The American quickstep song La Piganino mocked Italian influences on amateur music and popular culture in the 19th-century US. Beside lack of taste and vocal variety, the tendency to Italianize the names of all things chic and musical was lampooned. The cartoon anticipates the surrealistic machinery of Rube Goldberg. The 19th century played on various allegations, besides Piganino, further nicknames used for the fictitious instrument were "Hog Harmonium", "Swineway" or "Porko Forte".

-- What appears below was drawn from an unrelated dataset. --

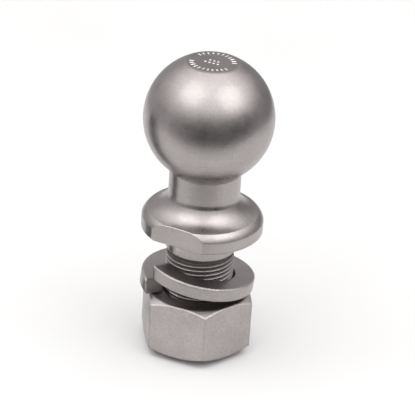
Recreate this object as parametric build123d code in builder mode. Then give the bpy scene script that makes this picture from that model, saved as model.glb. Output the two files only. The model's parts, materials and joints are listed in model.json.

The background was a commons-related conflict: poor farmers tended to let their pigs roam freely, feeding on what the rich did not use, whereas the rich preferred towns and property to be tidily divided.  The striped pig was used to represent such untidiness in general and drinking men specifically. Piganino and related cartoons insofar referred to uppity and wannabee neighbors and their porcine conflicts with others.  In parallel, the Schweinfurter Anzeiger as of 1873 had renewed interest on the French historical origin of the Schweineorgel.

Le Libertin 
In the film Le Libertin (2000), the philosopher Denis Diderot is depicted as a screwball eccentric, trying to have his forbidden Encyclopédie printed under the eyes of Catholic fanatics. The film is staged in the chateau of a crazy Baron, loosely based on the Baron d'Holbach. In reality, the Baron d'Holbach was a devoted atheist and important sponsor and contributor to the Encyclopédie. The film shows him as an adversary of Diderot and inventor of a large variety of funny machinery. The noise of a Piganino, one of the inventions, is being used to hide the printing of the forbidden encyclopaedia in the film.

Further use 
In German, Schweineorgel has also been used as a nickname for the accordion or harmonium, as those instruments were deemed rural and not appropriate for music on academic level. Athanasius Kircher's Katzenklavier uses a similar concept with cats. This sort of caricature was often used when new music styles came around or were adopted in musical realms that had not dealt with them previously. The cat organ, a similar instrument using cats, is used in stories which criticize the cruelty of royalty.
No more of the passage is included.